The July index report also reveals the effect of significant changes to the stamp duty paid on sales which were introduced six months ago, resulting in bunching relating to the new tax thresholds.
Gardener explained that the old slab structure used to result in significant distortions with a clustering of transactions at the tax thresholds. Under that system, paying £1 more would result in significant additional stamp duty being due. For example, paying £1 over the £250,000 or the £500,000 threshold used to trigger an additional £5,000 of tax.
‘Even though the change to SDLT only came into effect six months ago, the impact on the pattern of transactions is already evident, with much less bunching of transactions around the £125,000, £500,000 and in particular the £250,000 price points,’ he said.
‘Moreover, based on the first six months of transactions data from the Land Registry, nearly 235,000 purchasers in England and Wales have paid less tax under the new regime, with an average benefit of around £1,800,’ he added.
He pointed out that the benefits are greatest in the South of England where average house prices are higher. ‘We estimate that around 85% of transactions in London, the South West and South East have benefited from the changes, compared with around 55% in the North, Yorkshire and Humberside, and the North West of England,’ said Gardner.
‘However, we estimate that around 5,000 or 2% of purchasers paid more, two thirds of whom were in London, with an average of £28,000 more tax being paid compared with the old system. On balance, considering the net effect of those paying more and those paying less, we estimate that the changes have resulted in around £275 million less tax being paid than would have been the case under the old stamp duty regime,’ he concluded.

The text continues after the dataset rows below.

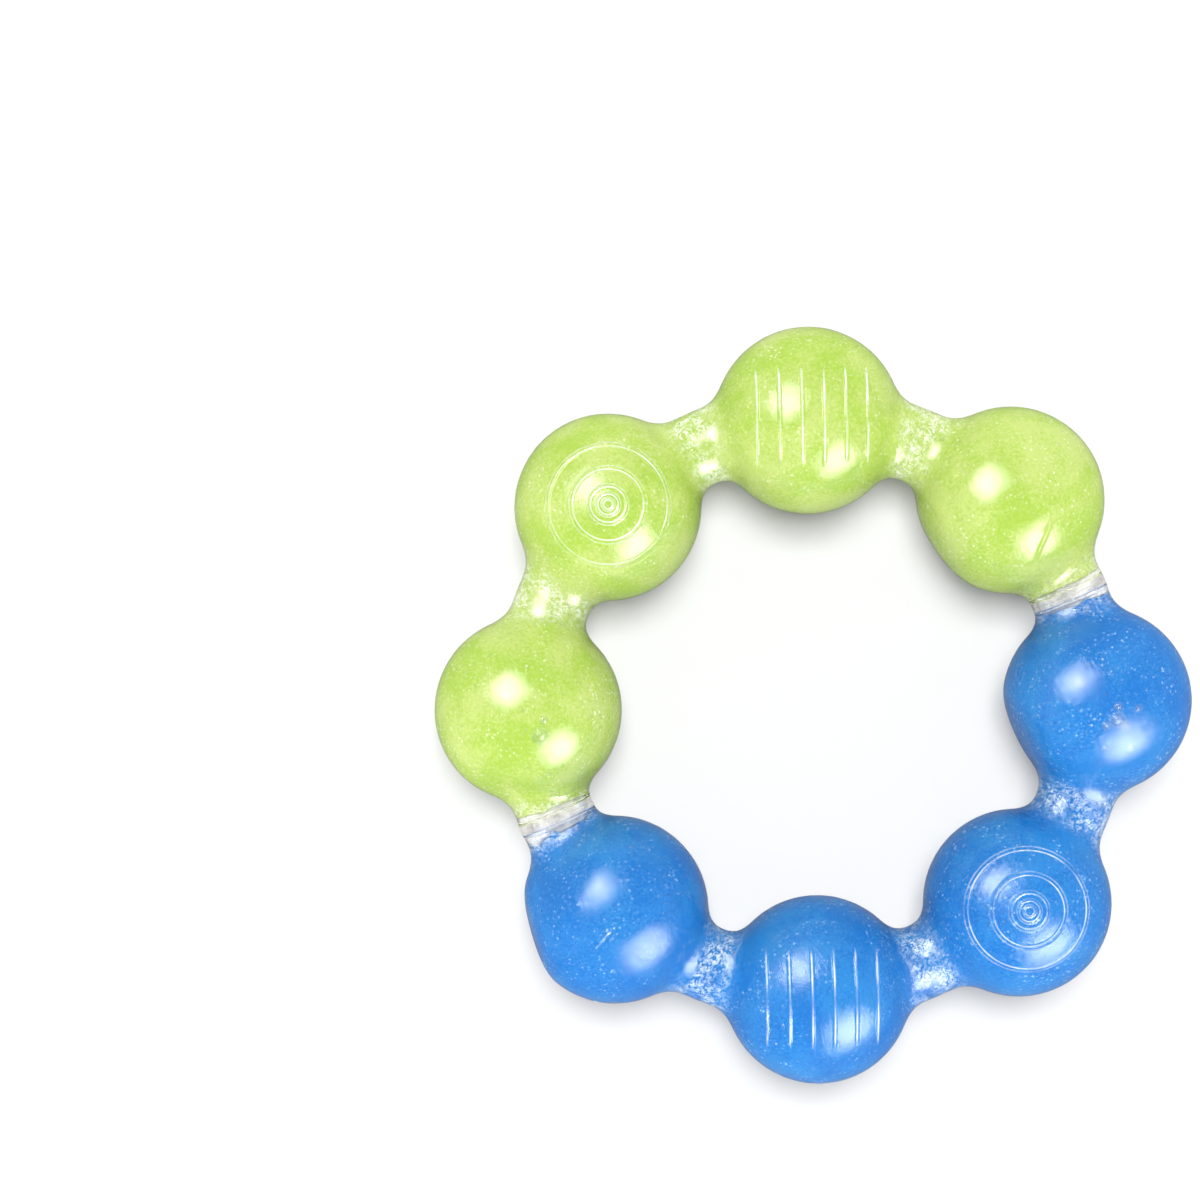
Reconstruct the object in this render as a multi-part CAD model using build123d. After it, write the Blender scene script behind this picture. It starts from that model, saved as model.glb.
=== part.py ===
from build123d import *
import os
from math import cos, radians, sin, sqrt

# A gel-filled teething ring: two equal half rings of four hollow beads each, moulded in clear
# soft plastic, filled with coloured gel, closed at both ends by a stopper and welded end to end.
# The ring lies flat. The origin is on its axis at floor level, +Z is up, the two welded joints
# lie on the X axis, and the green half is on the +Y side.

# ---- driving dimensions, in millimetres ----
bead_diameter = 25.0
pitch_diameter = 76.0            # circle through the bead centres
beads_in_ring = 8
neck_diameter = 10.1             # tube between two beads
neck_circle_diameter = 74.6      # circle that the necks are bent round
neck_fillet = 2.6                # where a neck meets a bead
end_fillet = 1.5                 # the same, at the two ends of a half
end_diameter = 10.4              # flat end of a half, slightly flared
wall = 1.2                       # shell thickness

stopper_head = 0.65              # thickness of the disc that closes an end
spigot_length = 1.4              # plug part of the stopper, inside the neck
spigot_play = 0.25               # gap between plug and bore, closed by one sealing rib
spigot_edge = 0.5                # rounding of the plug's inner end
rib_height = 0.3                 # middle of the sealing rib, measured from the head

relief = 0.2                     # how far a moulded ridge stands out of its bead
ridge_width = 0.6
stripe_pitch = 2.9
stripes_per_face = 6
stripe_length = 14.0
swirl_radii = (2.4, 4.8, 8.1)    # concentric ridges round the bead's top and bottom

# ---- sizes worked out from them ----
bead_radius = bead_diameter / 2
pitch_radius = pitch_diameter / 2
neck_radius = neck_diameter / 2
neck_circle_radius = neck_circle_diameter / 2
bore_radius = end_diameter / 2 - wall
plug_length = spigot_length - spigot_edge        # straight part of the spigot
sealed_length = rib_height + spigot_play         # part of the spigot that the rib keeps free of gel
bead_step = 360 / beads_in_ring
bead_angles = [bead_step * (place + 0.5) for place in range(beads_in_ring // 2)]
striped_place = 1                # which bead of a half is striped, counted from its +X end
swirled_place = 2
stripe_edge = (stripe_pitch - ridge_width) / 2
mid_height = sqrt((bead_radius + relief) ** 2 - stripe_edge ** 2)

up_from_base = (Align.CENTER, Align.CENTER, Align.MIN)


def bead_frame(place):
    """Middle of a bead, with local +X pointing away from the ring's axis."""
    angle = bead_angles[place]
    x = pitch_radius * cos(radians(angle))
    y = pitch_radius * sin(radians(angle))
    return Location((x, y, mid_height), (0, 0, angle))


def end_frame(side):
    """Middle of a welded joint at +X or -X, with local +Z along the neck into the green half."""
    return Location((side * neck_circle_radius, 0, mid_height), (-90, 0, 0))


def neck_roots(body, low_y, high_y):
    """Edges where a neck runs into a bead, within a range of Y."""
    curves = body.edges().filter_by(GeomType.BSPLINE)
    return curves.filter_by(lambda edge: low_y < edge.bounding_box().center().Y < high_y)


def string_of_beads(shrink):
    """Four beads on a bent tube with a short straight end at each side, as one solid."""
    tube = neck_radius - shrink
    sweep = bead_angles[-1] - bead_angles[0]
    start = Location((0, 0, mid_height), (0, 0, bead_angles[0]))
    body = start * Torus(neck_circle_radius, tube, major_angle=sweep, align=None)
    for place in range(len(bead_angles)):
        body += bead_frame(place) * Sphere(bead_radius - shrink)
    first_bead_y = pitch_radius * sin(radians(bead_angles[0]))
    body = fillet(neck_roots(body, first_bead_y, pitch_radius + bead_radius), neck_fillet)

    length = first_bead_y - stopper_head
    for side in (1, -1):
        end = Cone(end_diameter / 2 - shrink, tube - 0.2, length, align=up_from_base)
        body += end_frame(side) * Pos(0, 0, stopper_head) * end
    return fillet(neck_roots(body, 0, first_bead_y / 2), end_fillet)


def stripes():
    """Straight ridges on the top and bottom of a bead, pointing at the ring's axis."""
    skin = Sphere(bead_radius + relief)
    bars = Part()
    for index in range(stripes_per_face):
        y = (index - (stripes_per_face - 1) / 2) * stripe_pitch
        bars += Pos(0, y, 0) * Box(stripe_length, ridge_width, 3 * bead_radius)
    return skin & bars


def swirl():
    """Concentric rings on the top and bottom of a bead."""
    rings = Part()
    path_radius = bead_radius + relief - ridge_width / 2
    for radius in swirl_radii:
        height = sqrt(path_radius ** 2 - radius ** 2)
        for face in (1, -1):
            rings += Pos(0, 0, face * height) * Torus(radius, ridge_width / 2)
    return rings


def half_shell(cavity):
    """One moulded half: a hollow string of beads, open at both ends, with its ridges."""
    outer = string_of_beads(0)
    outer += bead_frame(striped_place) * stripes()
    outer += bead_frame(swirled_place) * swirl()
    open_ends = Part()
    for side in (1, -1):
        mouth = Cylinder(bore_radius, stopper_head + plug_length, align=up_from_base)
        open_ends += end_frame(side) * mouth
    return outer - cavity - open_ends


def end_stopper(side):
    """Clear plug that seals an end: a head disc, and a spigot with a sealing rib."""
    head = Cylinder(end_diameter / 2, stopper_head, align=up_from_base)
    spigot = Cylinder(bore_radius - spigot_play, spigot_length, align=up_from_base)
    spigot = fillet(spigot.edges().sort_by(Axis.Z)[-1], spigot_edge)
    rib = Pos(0, 0, rib_height) * Torus(bore_radius - spigot_play, spigot_play)
    return end_frame(side) * (head + Pos(0, 0, stopper_head) * (spigot + rib))


def gel_filling(cavity):
    """Gel that fills a half, up to the sealing rib of the stopper at each end."""
    gel = cavity
    for side in (1, -1):
        seat = Cylinder(end_diameter, sealed_length, align=up_from_base)
        gel -= end_frame(side) * Pos(0, 0, stopper_head) * seat
        gel -= end_stopper(side)
    return gel


def write(name, shape):
    """Save one piece as its own file."""
    shape.label = name
    export_step(shape, f"parts/{name}.step")


os.makedirs("parts", exist_ok=True)
cavity = string_of_beads(wall)
shell = half_shell(cavity)
gel = gel_filling(cavity)
halves = {"green": 0, "blue": 180}
for colour, turn in halves.items():
    write(f"{colour}_half_shell", Rot(0, 0, turn) * shell)
    write(f"{colour}_gel", Rot(0, 0, turn) * gel)
    for side, hand in ((1, "right"), (-1, "left")):
        facing = side if colour == "green" else -side
        write(f"{colour}_end_stopper_{hand}", Rot(0, 0, turn) * end_stopper(facing))
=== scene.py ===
"""Looks of the gel-filled teething ring: clear shells, gel, stoppers, bubbles, light and camera."""
import math

import bmesh
import bpy
import numpy as np
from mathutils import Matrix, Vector


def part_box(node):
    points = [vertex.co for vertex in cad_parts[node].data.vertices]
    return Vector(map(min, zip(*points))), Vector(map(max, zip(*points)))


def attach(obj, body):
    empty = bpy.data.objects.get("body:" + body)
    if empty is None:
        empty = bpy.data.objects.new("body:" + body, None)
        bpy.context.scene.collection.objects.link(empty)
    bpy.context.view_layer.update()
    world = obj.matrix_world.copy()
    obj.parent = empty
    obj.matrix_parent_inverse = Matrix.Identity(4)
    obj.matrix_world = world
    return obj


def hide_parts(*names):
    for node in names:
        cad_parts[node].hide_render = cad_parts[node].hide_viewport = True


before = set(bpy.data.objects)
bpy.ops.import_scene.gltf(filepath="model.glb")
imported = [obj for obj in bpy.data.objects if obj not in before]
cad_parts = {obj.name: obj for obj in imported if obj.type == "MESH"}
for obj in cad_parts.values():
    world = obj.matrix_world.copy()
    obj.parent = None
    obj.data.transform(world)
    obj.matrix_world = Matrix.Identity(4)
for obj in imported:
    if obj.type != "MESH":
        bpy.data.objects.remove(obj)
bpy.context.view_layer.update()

# ---------------------------------------------------------------- sizes, in metres
MM = 0.001
BEAD_RADIUS = 12.5 * MM
PITCH_RADIUS = 38.0 * MM                 # circle through the bead centres
NECK_CIRCLE = 37.3 * MM                  # radius of the circle that the necks follow
NECK_RADIUS = 5.05 * MM
END_RADIUS = 5.2 * MM                    # flared flat end of a half
FLARE_LENGTH = 0.9 * MM
NECK_BLEND = 2.2 * MM                    # how softly a neck runs into a bead
WALL = 1.2 * MM
STOPPER_HEAD = 0.65 * MM
STOPPER_EDGE = 0.08 * MM
SPIGOT_LENGTH = 1.4 * MM
SPIGOT_RADIUS = 3.75 * MM
SPIGOT_EDGE = 0.5 * MM
RIB_HEIGHT = 0.3 * MM                    # middle of the sealing rib, from the stopper's head
BORE_RADIUS = END_RADIUS - WALL
SEAM_GAP = 0.02 * MM                     # hairline between two pieces that touch
RIM_ROUNDING = 0.12 * MM
GEL_START = STOPPER_HEAD + RIB_HEIGHT + BORE_RADIUS - SPIGOT_RADIUS + SEAM_GAP
BEAD_ANGLES = (22.5, 67.5, 112.5, 157.5)
STRIPED, SWIRLED = 1, 2                  # places of the textured beads in a half
STRIPE_PITCH = 2.9 * MM
STRIPES = 6
STRIPE_HALF_LENGTH = 7.0 * MM
STRIPE_TAPER = 1.2 * MM                  # length over which a stripe runs out at its end
STRIPE_SHORTENING = 0.175                # of a stripe's half, per distance from the bead's middle
RIDGE_HALF_WIDTH = 0.36 * MM
RIDGE_HEIGHT = 0.2 * MM
# Concentric ridges: (radius, half width, height), in millimetres.
SWIRL_RIDGES = ((7.9, 0.42, 0.2), (4.8, 0.42, 0.2), (2.45, 0.36, 0.18), (1.45, 0.3, 0.13), (0.7, 0.26, 0.1))
BEAD_ZONE = 1.3 * BEAD_RADIUS            # a bead's ridges are all this near its centre

# ---------------------------------------------------------------- detail of the meshes
COARSENESS = 1.0
MOST_ROUNDS = 30                         # of splitting, more than a mesh needs
SEED_POINTS, SEED_RINGS = 40, 130        # of the coarse mesh that each half is refined from
STOPPER_SEGMENTS = 128
ARC_STEPS = 8
SLOPE_STEP = 1e-6                        # distance over which a field's slope is measured
FLATTEST = 0.05                          # least squared slope that a point follows
TIE_BREAKER = 1e-13                      # makes every edge's length its own

shell_low, shell_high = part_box("green_half_shell")
MID_HEIGHT = (shell_low.z + shell_high.z) / 2


# ---------------------------------------------------------------- shape of a half, as a distance field
# Points are in a half's own frame: its beads at +Y, its flat ends on the plane Y = STOPPER_HEAD, and
# Z = 0 halfway up. Fields are negative inside.

def smooth_min(a, b, width):
    share = np.clip(0.5 + 0.5 * (b - a) / width, 0, 1)
    return b * (1 - share) + a * share - width * share * (1 - share)


def smooth_max(a, b, width):
    return -smooth_min(-a, -b, width)


def smooth_step(low, high, x):
    t = np.clip((x - low) / (high - low), 0, 1)
    return t * t * (3 - 2 * t)


def bead_frame(angle):
    """Centre of a bead, the direction away from the ring's axis, and the direction along the ring."""
    a = math.radians(angle)
    outward = np.array((math.cos(a), math.sin(a), 0))
    along = np.array((-math.sin(a), math.cos(a), 0))
    return PITCH_RADIUS * outward, outward, along


def in_bead(points, angle):
    """Coordinates from a bead's centre: away from the ring's axis, along the ring, and up."""
    centre, outward, along = bead_frame(angle)
    q = points - centre
    return q @ outward, q @ along, q[:, 2]


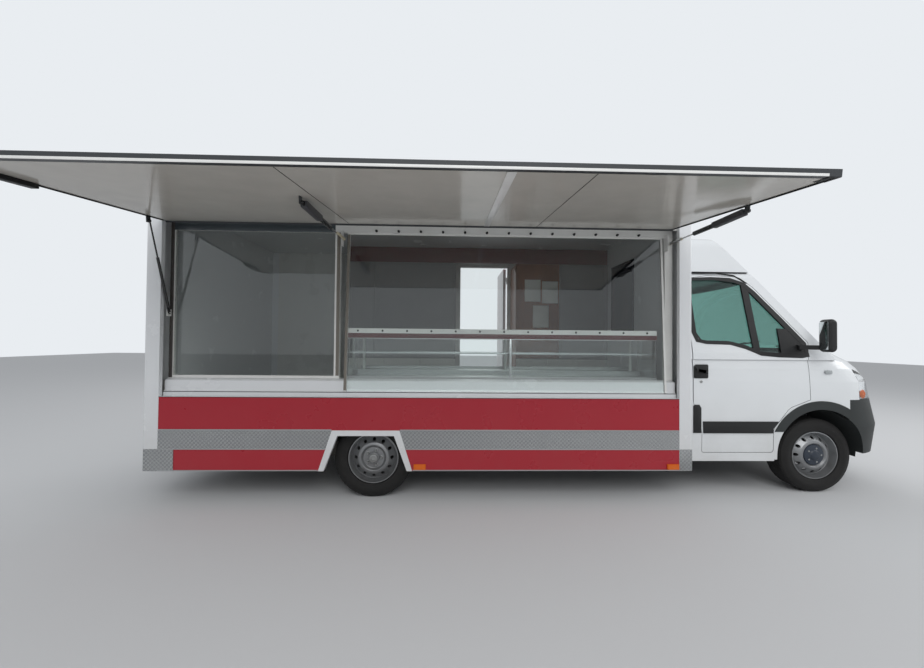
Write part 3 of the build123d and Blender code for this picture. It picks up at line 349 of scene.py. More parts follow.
@dataclass(frozen=True)
class WoodDecor(Finish):
    """Foil-laminated board with long upright grain."""

    dark: str = "#5E3320"
    grain_mm: float = 22.0

    def dress(self, tree: Tree, shader: Node) -> None:
        """Add the printed grain.

        Args:
            tree: the material's node tree.
            shader: its main shader.
        """
        place = add_node(tree, "TexCoord").outputs["Object"]
        drawn = add_node(tree, "Mapping", {"Scale": (1.0, 1.0, 0.08), "Vector": place})
        grain = add_node(tree, "TexNoise", {"Scale": per_mm(self.grain_mm), "Detail": 8.0, "Roughness": 0.6,
                                            "Vector": drawn})
        colour = add_node(tree, "Mix", {0: grain, 6: linear(self.dark), 7: linear(self.colour)}, data_type="RGBA")
        tree.links.new(colour.outputs[2], shader.inputs["Base Color"])


@dataclass(frozen=True)
class SheetGlass(Finish):
    """Float or safety glass; lamps shine through it so that what is behind stays lit."""

    tint: str = "#F2F6F5"

    def dress(self, tree: Tree, shader: Node) -> None:
        """Make the shader transmit, and let shadow rays pass.

        Args:
            tree: the material's node tree.
            shader: its main shader.
        """
        shader.inputs["Transmission Weight"].default_value = 1.0
        shader.inputs["IOR"].default_value = 1.52
        clear = add_node(tree, "BsdfTransparent", {"Color": linear(self.tint)})
        shadow = add_node(tree, "LightPath").outputs["Is Shadow Ray"]
        mixed = add_node(tree, "MixShader", {0: shadow, 1: shader, 2: clear})
        tree.links.new(mixed.outputs[0], tree.nodes["Material Output"].inputs["Surface"])


@dataclass(frozen=True)
class TyreRubber(Finish):
    """Carbon-black rubber with tread blocks, greyed by dust on the shoulder."""

    centre: Triple = (0.0, 0.0, 0.34)
    tread_radius: float = 0.328
    cuts: float = 72.0
    groove_mm: float = 38.0
    ring_mm: float = 13.0
    dust: str = "#1D1B1A"
    dust_mm: float = 60.0

    def dress(self, tree: Tree, shader: Node) -> None:
        """Add grooves round the tread, cuts across it and faint rings on the sidewall.

        Args:
            tree: the material's node tree.
            shader: its main shader.
        """
        place = add_node(tree, "TexCoord").outputs["Object"]
        hub = tuple(-value for value in self.centre)
        parts = add_node(tree, "SeparateXYZ",
                         {"Vector": add_node(tree, "Mapping", {"Location": hub, "Vector": place})}).outputs
        flat = add_node(tree, "CombineXYZ", {"X": parts["X"], "Z": parts["Z"]})
        radius = add_node(tree, "VectorMath", {0: flat}, operation="LENGTH").outputs["Value"]
        turn = add_node(tree, "Math", {0: parts["X"], 1: parts["Z"]}, operation="ARCTAN2")
        waves = []
        for source, rate in ((parts["Y"], 2 * math.pi * per_mm(self.groove_mm)), (turn, self.cuts),
                             (radius, 2 * math.pi * per_mm(self.ring_mm))):
            phase = add_node(tree, "Math", {0: source, 1: rate}, operation="MULTIPLY")
            waves.append(add_node(tree, "Math", {0: phase}, operation="SINE"))
        lands = [add_node(tree, "MapRange", {"From Min": floor - 0.15, "From Max": floor + 0.15, "Value": wave})
                 for wave, floor in ((waves[0], -0.8), (waves[1], -0.75))]
        blocks = add_node(tree, "Math", {0: lands[0], 1: lands[1]}, operation="MINIMUM")
        on_tread = add_node(tree, "Math", {0: radius, 1: self.tread_radius}, operation="GREATER_THAN")
        faint = add_node(tree, "MapRange", {"From Min": 0.7, "To Max": 0.12, "Value": waves[2]})
        height = add_node(tree, "Mix", {0: on_tread, 2: faint, 3: blocks}, data_type="FLOAT")
        self.emboss(tree, shader, height, 4.0, 0.9)
        dust = add_node(tree, "TexNoise", {"Scale": per_mm(self.dust_mm), "Detail": 6.0, "Vector": place})
        colour = add_node(tree, "Mix", {0: dust, 6: linear(self.colour), 7: linear(self.dust)}, data_type="RGBA")
        tree.links.new(colour.outputs[2], shader.inputs["Base Color"])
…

Alex Gosling, chief executive officer of online estate agents HouseSimple, believes that prices will keep rising as demand continues to outstrip supply. ‘With strong employment, a rise in wage growth, and mortgage rates sticking at a record low, prices look like they’ll edge up further in the coming months,’ he said.
‘The market desperately needs a boost in new homes if supply is ever to come close to catching up with demand. But the spectre of an interest rate rise looms ever closer with expectations that the Bank of England will start raising them by the year end,’ he pointed out.
‘The property market has been in an interest rate paradise for a number of years now but very soon, it seems, that will be a paradise lost. The extent of the impact of a rate rise on the market is a huge unknown,’ he added.
Rob Weaver, director of property, residential investment platform Property Partner, said that weak supply continues to hamper the property market. ‘Although demand is likely to drop off a little over the summer, easing house price growth, it is shaping up to be a solid Autumn, with prices set to rise more sharply as of September,’ he predicted.
‘Sellers are likely to be in an increasingly strong position as the autumn progresses, although a cloud looms overhead in the form of a possible interest rate rise before the end of the year. Buyer demand and confidence remains strong right now, but an interest rate rise as early as December could see buyer confidence in the market ebb away very quickly. Even a quarter percent rise in the base rate could have a material effect on demand,’ he explained.
‘On a more positive note, it's encouraging to see that buyers overall are paying less stamp duty and are shifting away from the traditional thresholds. The clustering of old made for an artificial and ultimately restrictive market,’ he added.
Jonathan Hopper, managing director of the buying agents Garrington Property Finders, pointed out that the cost of the average home is now within touching distance of the symbolic £200,000 mark, but he believes that while buyer demand and confidence are strong, much of the rise in prices is being driven by constrained supply.
‘The exception is the prime property market, which is still reeling from the rise in the top rate of stamp duty. While the Nationwide’s calculations show that the stamp duty changes have reduced price bunching, and that most buyers are paying less of the tax, the top 2% are paying an average of £28,000 more per purchase,’ he said.
‘With nearly half of all the stamp duty paid in England and Wales collected in London, this is having a substantial chilling effect on the capital’s prime property market. The stamp duty hike was supposed to gently apply the brakes to stop the prime property market racing away. But in the event its effect has been more of an emergency stop,’ he explained.
‘Even though both GDP and real wages are growing strongly, buyer sentiment is about more than just economics and there is a growing sense among buyers that the current bargain basement interest rates won't last much longer with some mortgage rates creeping up already. With many predicting that the Bank of England’s Monetary Policy Committee will this week signal an imminent interest rate rise, the cost of borrowing is likely to increase by the end of the year,’ he added.